Apart from the photographs from the 1930s depicting, for example, young boys praying at the REMU Cemetery in Kazimierz in Kraków, wooden churches from Lower Silesia, Spanish landscapes from the 1950s, and scenes from the everyday life of Indian tribes from South America between the 1950s and 1970s, we can find, above all, portraits of tens of thousands of people looking seriously into the camera. These photographs have an important documentary value – we not only see people of diverse races, classes and ages, but also their surroundings (a flat, courtyard, town or village landscape). In the background we often observe other, no less important, characters – running children, workers focused on their work, bored merchants at the market, a startled animal. These pictures, taken during rituals, games and celebrations, are both informative and emotionally charged.
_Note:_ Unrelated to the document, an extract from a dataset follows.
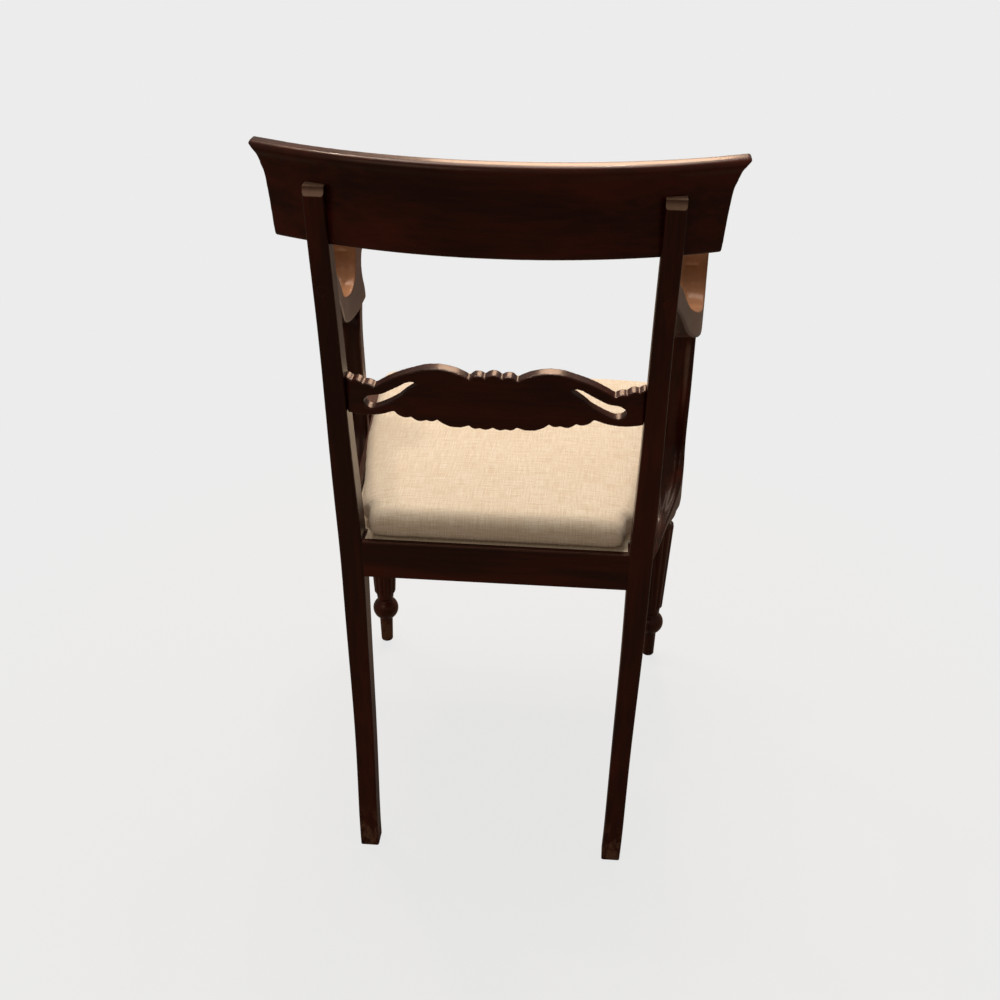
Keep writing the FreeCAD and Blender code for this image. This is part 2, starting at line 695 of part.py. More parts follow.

The Museum’s watercolours and drawings demonstrate quite tangibly the texture and colours of clothes, details of architectural styles, and the variety of craftsmanship. Here we can find samples of patterns for coloured eggs, children’s painting books, ceramics, ritual art, embroidery, examples of furniture ornamentation and everyday objects. There are even drawings of criminals tried in Nowy Sącz 140 years ago.  

What is remarkable about the Museum’s collection is its variety of texts which describe the cultures of Poland, Europe and countries outside Europe – hand-copied prayer books, diaries, peasants’ last wills, ethnographic description of towns, notes about oral and musical folklore, materials from field research, including recent research.

The archive is supplemented by a second collection acquired in 1997 from the former Workshop for Folk Art Research in the Institute of Art of Polish Academy of Sciences. The Workshop was founded by Roman Reinfuss, who – together with his colleagues and students – intensively carried out field research, investigating declining folk culture in all its forms and manifestations. All materials are collected in 823 files and they include descriptions, interviews, drawings, and colourful boards. About 70,000 photographs supplement the collection.